The acting is very good – none of the actors are professional, and the adult Dalai Lama is actually played by a relative of the real life Dalai Lama. The sets and atmosphere are full of painstaking detail, and it makes for a thoroughly immersive experience. The writing is subtle, but has a powerful impact. The scenes with the Dalai Lama meeting Mao stood out to me (just because it made me angry), but the entire movie is vivid and compelling. And of course it’s Martin Scorsese – he can’t make a bad movie as far as I can tell.
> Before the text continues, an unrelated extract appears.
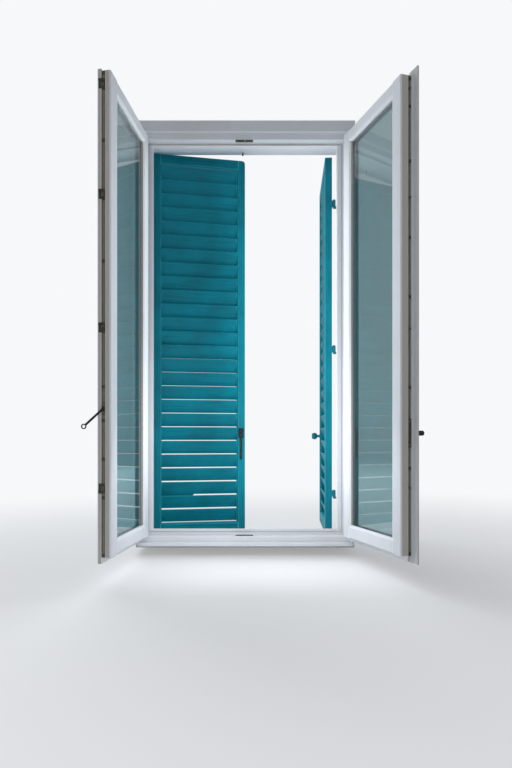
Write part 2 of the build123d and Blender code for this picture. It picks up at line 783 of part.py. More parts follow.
def astragal():
    """Cover strip on the right sash that laps the left one."""
    seat = RIGHT_MEET - ASTRAGAL_SEAT
    tip = RIGHT_MEET + ASTRAGAL_LAP
    front = Y_SASH_ROOM - ASTRAGAL_T
    return prism_z(
        [
            (seat, Y_SASH_ROOM),
            (RIGHT_MEET, Y_SASH_ROOM),
            (RIGHT_MEET, Y_SASH_ROOM - ASTRAGAL_CLEAR),
            (tip, Y_SASH_ROOM - ASTRAGAL_CLEAR),
            (tip, front + ASTRAGAL_ARRIS),
            (tip - ASTRAGAL_ARRIS, front),
            (seat + ASTRAGAL_ARRIS, front),
            (seat, front + ASTRAGAL_ARRIS),
        ],
        (SASH_BOTTOM - LIP_BOTTOM - ASTRAGAL_UNDER, SASH_TOP + LIP_TOP + ASTRAGAL_OVER),
    )


def handle_set():
    """Rose and handle, drawn on a sash hung on the left, grip level."""
    x = RIGHT_MEET - HANDLE_BACKSET
    face = Y_SASH_ROOM - ASTRAGAL_T
    rose = Rectangle(ROSE_W, ROSE_H)
    rose = fillet(rose.vertices(), ROSE_W / 2 - 1)
    rose = extrude(Plane.XZ * rose, amount=ROSE_T)
    rose = Pos(x, face, HANDLE_Z) * rose
    rose = rose - rod_y(x, (face - ROSE_T - PAST, face + PAST), HANDLE_Z, SPINDLE_HOLE_R)
    start = face - ROSE_T - HANDLE_GAP
    hub = rod_y(x, (start - HUB_L - HUB_END, start), HANDLE_Z, HUB_R)
    hub = chamfer(hub.edges().filter_by(GeomType.CIRCLE).sort_by(Axis.Y)[0], HUB_ARRIS)
    profile = [
        (0, 0),
        (GRIP_R, 0),
        (GRIP_TIP_R, GRIP_L - GRIP_TIP_L),
        (GRIP_TIP_R / 2, GRIP_L),
        (0, GRIP_L),
    ]
    grip = make_face(Polyline(*[(r, 0, h) for r, h in profile], close=True))
    grip = revolve(grip, axis=Axis.Z, revolution_arc=360)
    grip = Pos(x, start - HUB_L, HANDLE_Z) * Rot(0, -90, 0) * grip
    half = SPINDLE / 2
    spindle = block((x - half, x + half), (start, start + SPINDLE_L), (HANDLE_Z - half, HANDLE_Z + half))
    return rose, hub + grip + spindle


def spindle_hole():
    """Bore for the spindle through the astragal and into the stile."""
    face = Y_SASH_ROOM - ASTRAGAL_T
    return rod_y(RIGHT_MEET - HANDLE_BACKSET, (face - PAST, face + SPINDLE_L), HANDLE_Z, SPINDLE_HOLE_R)


# Shutters, drawn closed and hung on the left

def shutter_parts(inner_edge, outer_edge, step):
    """Stiles, rails and slats of one closed shutter."""
    z = (0, SHUTTER_TOP)
    c = SHUTTER_CHAMFER
    inside = SHUTTER_EDGE + SHUTTER_STILE_W
    hinge = prism_z(
        [
            (SHUTTER_EDGE, SHUTTER_Y),
            (inside - c, SHUTTER_Y),
            (inside, SHUTTER_Y + c),
            (inside, Y_FACE - c),
            (inside - c, Y_FACE),
            (SHUTTER_EDGE, Y_FACE),
        ],
        z,
    )
    meet = inner_edge - SHUTTER_STILE_W
    free = prism_z(
        [
            (meet, SHUTTER_Y + c),
            (meet + c, SHUTTER_Y),
            (inner_edge, SHUTTER_Y),
            (inner_edge, step),
            (outer_edge, step),
            (outer_edge, Y_FACE),
            (meet + c, Y_FACE),
            (meet, Y_FACE - c),
        ],
        z,
    )
    edge = max(inner_edge, outer_edge)
    corner_x = edge - SHUTTER_CORNER_R
    corner_z = SHUTTER_TOP - SHUTTER_CORNER_R
    y = (SHUTTER_Y - PAST, Y_FACE + PAST)
    corner = block((corner_x, edge + PAST), y, (corner_z, SHUTTER_TOP + PAST))
    free = free - (corner - rod_y(corner_x, y, corner_z, SHUTTER_CORNER_R))

    span = (inside - COPE, meet + COPE)
    under = SHUTTER_TOP - SHUTTER_TOP_H
    top = prism_x(
        [
            (SHUTTER_Y, SHUTTER_TOP),
            (SHUTTER_Y, under + c),
            (SHUTTER_Y + c, under),
            (Y_FACE - c, under),
            (Y_FACE, under + c),
            (Y_FACE, SHUTTER_TOP),
        ],
        span,
    )
    over = SHUTTER_BOTTOM_H
    low = prism_x(
        [
            (SHUTTER_Y, 0),
            (SHUTTER_Y, over - c),
            (SHUTTER_Y + c, over),
            (Y_FACE - c, over),
            (Y_FACE, over - c),
            (Y_FACE, 0),
        ],
        span,
    )
    top = top - hinge - free
    low = low - hinge - free

    rise = (SLAT_L - SLAT_T) * sin(radians(SLAT_ANGLE)) + SLAT_T
    first = over + SLAT_END_GAP + rise / 2
    run = under - SLAT_END_GAP - rise / 2 - first
    count = round(run / SLAT_PITCH)
    outline = SlotCenterToCenter(SLAT_L - SLAT_T, SLAT_T, rotation=-SLAT_ANGLE)
    slat = extrude(Plane.YZ * outline, amount=meet - inside, dir=(1, 0, 0))
    slats = [Pos(inside, SHUTTER_MID, first + i * run / count) * slat for i in range(count + 1)]
    return {
        "stile_hinge": [hinge],
        "stile_meeting": [free],
        "rail_top": [top],
        "rail_bottom": [low],
        "slats": slats,
        "straps": [strap(height) for height in SHUTTER_HINGE_Z],
    }


def strap(height):
    """Strap hinge on the outer face, with the eye that hangs on the pintle."""
    x, y = SHUTTER_PIVOT
    eye_z = (height - EYE_H / 2, height + EYE_H / 2)
    eye = rod_z(x, y, eye_z, EYE_R)
    web = block((x, x + EYE_R), (Y_FACE, y), eye_z)
    half = STRAP_H / 2
    leaf = block((x, x + STRAP_L), (Y_FACE, Y_FACE + STRAP_T), (height - half, height + half))
    nose = rod_y(x + STRAP_L, (Y_FACE, Y_FACE + STRAP_T), height, half)
    body = eye + web + leaf + nose
    for share in STRAP_SCREWS_AT:
        y_head = (Y_FACE + STRAP_T, Y_FACE + STRAP_T + HEAD_T)
        body = body + rod_y(x + share * STRAP_L, y_head, height, HEAD_R)
    bore = (eye_z[0] - PAST, eye_z[1] + PAST)
    return body - rod_z(x, y, bore, PINTLE_R + RUN_FIT)


def pintle(height):
    """Plate on the lining's edge with an arm and an upright pin."""
    x, y = SHUTTER_PIVOT
    plate_x = (-LINING_HALF - PLATE_W - PLATE_IN, -LINING_HALF - PLATE_IN)
    top = height - EYE_H / 2 - PINTLE_GAP
    arm_z = (top - PINTLE_ARM_H, top)
    plate = block(plate_x, (Y_FACE, Y_FACE + PLATE_D), (top - PLATE_H / 2, top + PLATE_H / 2))
    arm_y = (y - PINTLE_ARM_D / 2, y + PINTLE_ARM_D / 2)
    arm = block((plate_x[0] + PLATE_W / 4, x), (Y_FACE + PLATE_D, arm_y[1]), arm_z)
    boss = rod_z(x, y, arm_z, PINTLE_ARM_D / 2)
    pin = rod_z(x, y, (arm_z[0], height + EYE_H / 2 + PINTLE_TOP), PINTLE_R)
    body = plate + arm + boss + pin
    middle = (plate_x[0] + plate_x[1]) / 2
    for offset in (-PLATE_SCREW_AT, PLATE_SCREW_AT):
        head_y = (Y_FACE + PLATE_D, Y_FACE + PLATE_D + HEAD_T)
        body = body + rod_y(middle, head_y, top + offset * PLATE_H, HEAD_R)
    return body


def latch():
    """Plate with a riveted pin on the left shutter, and the bar that hangs on it."""
    plate_y = SHUTTER_Y - LATCH_PLATE_T
    x = (LATCH_X - LATCH_PLATE_W / 2, LATCH_X + LATCH_PLATE_W / 2)
    z = (LATCH_Z - LATCH_PLATE_H / 2, LATCH_Z + LATCH_PLATE_H / 2)
    bar_y = (plate_y - LATCH_CLEAR - LATCH_BAR_T, plate_y - LATCH_CLEAR)
    cap_y = (bar_y[0] - LATCH_CLEAR - LATCH_CAP_T, bar_y[0] - LATCH_CLEAR)
    plate = block(x, (plate_y, SHUTTER_Y), z)
    plate = plate + rod_y(LATCH_X, (cap_y[0], plate_y), LATCH_Z, LATCH_PIN_R)
    plate = plate + rod_y(LATCH_X, cap_y, LATCH_Z, LATCH_CAP_R)

    half = LATCH_BAR_W / 2
    end = LATCH_Z - LATCH_BAR_L
    bar = block((LATCH_X - half, LATCH_X + half), bar_y, (end, LATCH_Z))
    bar = bar + rod_y(LATCH_X, bar_y, LATCH_Z, LATCH_HUB_R)
    bar = bar + rod_y(LATCH_X, (bar_y[1] - LATCH_TIP_T, bar_y[1]), end, LATCH_TIP_R)
    bore = (bar_y[0] - PAST, bar_y[1] + PAST)
    bar = bar - rod_y(LATCH_X, bore, LATCH_Z, LATCH_PIN_R + RUN_FIT)
    return plate, bar


def shutter_knob():
    """Turned pull on the right shutter that the latch bar drops behind."""
    z = LATCH_Z - LATCH_BAR_W / 2 - KNOB_BELOW - KNOB_NECK_R
    neck = KNOB_BASE_T + KNOB_NECK_L
    head = KNOB_LENGTH - neck
    profile = [
        (0, 0),
        (KNOB_BASE_R, 0),
        (KNOB_BASE_R, KNOB_BASE_T),
        (KNOB_NECK_R, KNOB_BASE_T),
        (KNOB_NECK_R, neck),
        (KNOB_BACK_R, neck + KNOB_FLARE),
        (KNOB_R, neck + head * KNOB_WIDE_AT[0]),
        (KNOB_R, neck + head * KNOB_WIDE_AT[1]),
        (KNOB_FRONT_R, KNOB_LENGTH),
        (0, KNOB_LENGTH),
    ]
    face = make_face(Polyline(*[(r, 0, h) for r, h in profile], close=True))
    turned_piece = revolve(face, axis=Axis.Z, revolution_arc=360)
    return Pos(-KNOB_X, SHUTTER_Y, z) * Rot(90, 0, 0) * turned_piece


# Assembly: each leaf is drawn closed and then turned to where it stands

def build_nodes():
    """All nodes in their place at rest."""
    nodes = {}
    nodes.update(fixed_frame())
    nodes.update(room_trim())
    nodes.update(outer_lining())
    halves = [frame_hinge_half(z) for z in SASH_HINGE_Z]
    nodes["frame_hinge_halves"] = halves + [flipped(half) for half in halves]
    pintles = [pintle(z) for z in SHUTTER_HINGE_Z]
    nodes["shutter_pintles"] = pintles + [flipped(piece) for piece in pintles]

    left = sash_parts(LEFT_MEET, LEFT_FREE_STILE_W)
    left["stile_meeting"] = [left["stile_meeting"][0] - edge_groove(LEFT_MEET, LEFT_GROOVE)]
    left.update(left_edge_gear())
    for name, shapes in left.items():
        nodes["left_sash_" + name] = [turned(s, SASH_PIVOT, -LEFT_SASH_OPEN) for s in shapes]

    right = sash_parts(RIGHT_MEET, STILE_W)
    free = right["stile_meeting"][0] - edge_groove(RIGHT_MEET, RIGHT_GROOVE) - spindle_hole()
    right["stile_meeting"] = [free]
    right.update(right_edge_gear())
    rose, handle = handle_set()
    right["astragal"] = [astragal() - spindle_hole()]
    right["handle_rose"] = [rose]
    right["handle"] = [handle]
    for name, shapes in right.items():
        placed = [turned(s, SASH_PIVOT, -RIGHT_SASH_OPEN) for s in shapes]
        nodes["right_sash_" + name] = [flipped(s) for s in placed]

    half = SHUTTER_MEET_CLEAR / 2
    shut = shutter_parts(SHUTTER_LAP_X, SHUTTER_LAP_X - SHUTTER_LAP, SHUTTER_MID - half)
    plate, bar = latch()
    shut["latch_plate"] = [plate]
    shut["latch_bar"] = [bar]
    for name, shapes in shut.items():
        nodes["left_shutter_" + name] = [turned(s, SHUTTER_PIVOT, LEFT_SHUTTER_OPEN) for s in shapes]

    inner = -SHUTTER_LAP_X - SHUTTER_PASS
    outer = SHUTTER_LAP - SHUTTER_LAP_X - SHUTTER_LAP_GAP
    shut = shutter_parts(inner, outer, SHUTTER_MID + half)
    shut["knob"] = [shutter_knob()]
    for name, shapes in shut.items():
        placed = [turned(s, SHUTTER_PIVOT, RIGHT_SHUTTER_OPEN) for s in shapes]
        nodes["right_shutter_" + name] = [flipped(s) for s in placed]
    return nodes


os.makedirs("parts", exist_ok=True)
NODES = build_nodes()
for node_name, node_shapes in NODES.items():
    export_step(Compound(children=solids_of(node_shapes)), "parts/" + node_name + ".step")
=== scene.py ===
import math

import bmesh
import bpy
from mathutils import Matrix, Vector


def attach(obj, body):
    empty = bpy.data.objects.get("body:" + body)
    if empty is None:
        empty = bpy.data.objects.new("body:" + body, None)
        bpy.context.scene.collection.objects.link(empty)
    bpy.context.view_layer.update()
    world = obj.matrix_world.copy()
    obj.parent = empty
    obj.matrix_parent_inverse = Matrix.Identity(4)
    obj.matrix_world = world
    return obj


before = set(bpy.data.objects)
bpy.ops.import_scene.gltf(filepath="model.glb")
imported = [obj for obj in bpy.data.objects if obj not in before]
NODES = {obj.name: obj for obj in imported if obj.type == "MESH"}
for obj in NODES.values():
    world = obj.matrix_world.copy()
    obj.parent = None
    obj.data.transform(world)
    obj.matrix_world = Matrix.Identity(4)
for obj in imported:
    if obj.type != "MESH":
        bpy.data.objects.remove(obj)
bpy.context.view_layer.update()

# Leaves at rest: pivot in metres, and the turn from closed in degrees; the frame doesn't turn
LEAVES = {
    "left_sash": ((-0.538, -0.046), -98.5),
    "right_sash": ((0.538, -0.046), 107.0),
    "left_shutter": ((-0.519, 0.327), 10.0),
    "right_shutter": ((0.519, 0.327), -95.0),
    "frame": ((0.0, 0.0), 0.0),
}

# Where the meeting edge of a closed sash faces, in degrees from +X; faces that look this way get painted
# shade
MEETING_EDGE_FACES = {"left_sash": 0.0, "right_sash": 180.0}

# Timber members that share one paint, and the words in the names of the others that run level
TRIM = ("frame_head", "frame_bottom_rail", "head_casing", "bottom_trim", "lining_head", "rain_bar")
LINING_SIDES = ("lining_left", "lining_right")
LEVEL_WORDS = ("rail", "head", "slats")

# Colours of paint, glass and rubber
TEAL = (0.0, 0.2, 0.265)
TEAL_DEEP = (0.0, 0.16, 0.215)
TEAL_PALE = (0.001, 0.24, 0.32)
TEAL_DARK = (0.0, 0.05, 0.072)
TEAL_DUST = (0.03, 0.36, 0.46)
# Pale teal on the arrises: worn paint with a painted highlight
TEAL_ARRIS_WEAR_AND_HIGHLIGHT = (0.08, 0.66, 0.74)
WHITE = (0.74, 0.76, 0.8)
WHITE_DIRT = (0.62, 0.62, 0.62)
# Near-white on the arrises: worn paint with a painted highlight
WHITE_ARRIS_WEAR_AND_HIGHLIGHT = (0.98, 0.98, 0.99)
# Painted shade on the faces of a sash's meeting edge
MEETING_EDGE_PAINTED_SHADE = (0.5, 0.47, 0.42)
# Lining sides: the white paint darkened with painted shade
LINING_WITH_PAINTED_SHADE = (0.66, 0.68, 0.71)
SILL = (0.6, 0.61, 0.6)
SILL_DIRT = (0.36, 0.35, 0.32)
# Green tint of the glass, darkened with painted shade
GLASS_TINT_AND_PAINTED_SHADE = (0.66, 0.78, 0.79)
RUBBER = (0.5, 0.5, 0.48)

# How dark the grain and the rubber's specks are, as shares of the colour
GRAIN_SHADE = 0.86
RUBBER_SHADE = 0.8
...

The focus is very much on the political struggle between Tibet and China, but it’s told entirely from the Dalai Lama’s point of view. Since he doesn’t often leave his palace, this means most of the dramatic scenes are people bringing news to him about what’s happening in the world, which I found a little boring at times. However, it makes a great companion movie to Seven Years in Tibet, which covers the Dalai Lama during the same period of time, but focuses on entirely different details.

Other Movies Watched

Riddick (2013)

I’m a fan of Vin Diesel’s space opera Riddick series, and so I was pretty excited to see the newest one, also titled Riddick. This one is more like the first one of the series (Pitch Black), since it’s about survival on a planet where the native animals are not friendly (to put it lightly.) I enjoyed it, although I wished it had more space opera elements like The Chronicles of Riddick. I enjoy Riddick’s unapologetic competence, even though I usually find flawless characters somewhat annoying. I’m glad they’re filming a new movie in this series this year.

Fast & Furious (2009)

The fourth movie in The Fast and the Furious franchise – Letty has been murdered, and FBI agent Brian (Paul Walker) and his old quarry Dom (Vin Diesel) are both after the drug dealer who she was working for. We’ve been excited about this movie since it unites Brian and Dom again after the first movie, and it was actually pretty great. Yes, it has a lot of action, but the characters and their relationships are fairly heartfelt. In fact, it was so good that it caused us to binge on the rest of the movies as you’ll see below.

Fast Five (2011)

This movie reunites all the best characters of the first four movies into a single crew. Brian, who makes a pretty shitty cop, has finally embraced his criminal side by breaking Dom out of prison, and ends up on the run from the authorities (represented by Dwayne “The Rock” Johnson) in Brazil. When they end up on the wrong side of a nefarious businessman, they call in all their old friends (including Roman and Tej from 2 Fast 2 Furious, Han from The Fast and the Furious: Tokyo Drift, and Gisele from Fast & Furious) for a $100 million dollar retirement heist. This was the first movie to focus on a heist, and it was pretty fun, as most heist movies are. The main draw for me is the characters, and they continue to be great.

Fast & Furious 6 (2013)

This is where the series starts getting bad again, in my opinion. Agent Hobbs (Dwayne “The Rock” Johnson) recruits Dom and his crew from their retirement to stop a crew of experienced drivers from stealing the parts for some secret defense project (the details don’t matter, it’s a MacGuffin.) In exchange, their crimes will be pardoned and they can live in the US again. The plot was okay, but they’re up against criminals of a higher caliber than they have dealt with in the past, and so it makes their exploits look increasingly ridiculous. The characters have gone from being ordinary but skilled people to near superheroes, since the stakes keep getting higher. Also, I wasn’t happy with how a character death was handled, there was barely any focus on it.

Furious 7 (2015)

This movie is just terrible, except for the very end where there’s a moving tribute to Paul Walker’s character Brian O’Conner (since Paul Walker died during the filming of the movie.) Jason Statham plays the antagonist Deckard Shaw, a disavowed British special forces assassin with a vendetta against the crew. And since he’s so overpowered, our crew gets their own spy backer (Kurt Russell playing Mr. Nobody, I mean I love Kurt Russell, but still) who provides them with crazy gadgets so that they can rescue a hacker and her futuristic surveillance technology. This is supposed help them find Deckard Shaw – except that he seems to possess a magical ability to know exactly where and when their missions are going to be, and he’s always right there anyway. I don’t know why they decided to make a movie in this franchise about hackers, it removed everything unique about the series and turned it into a not-as-good Mission Impossible clone.

Kuffs (1992)

This action-comedy stars Christian Slater as George Kuffs, a lazy drifter who inherits his brother’s police station (a quirk of San Francisco’s policing system) after he is murdered. He decides to actually try and clean up the neighborhood in memory of his brother, and hilarity ensues. I didn’t enjoy this movie very much, although Joseph liked it more. I thought it couldn’t decide on a tone – it went from slapstick to serious to slapstick again, and I couldn’t invest in the characters. Some parts of it were pretty funny, though, and Bruce Boxleitner as Kuffs’ brother was great (I’d probably do a lot to avenge him too.)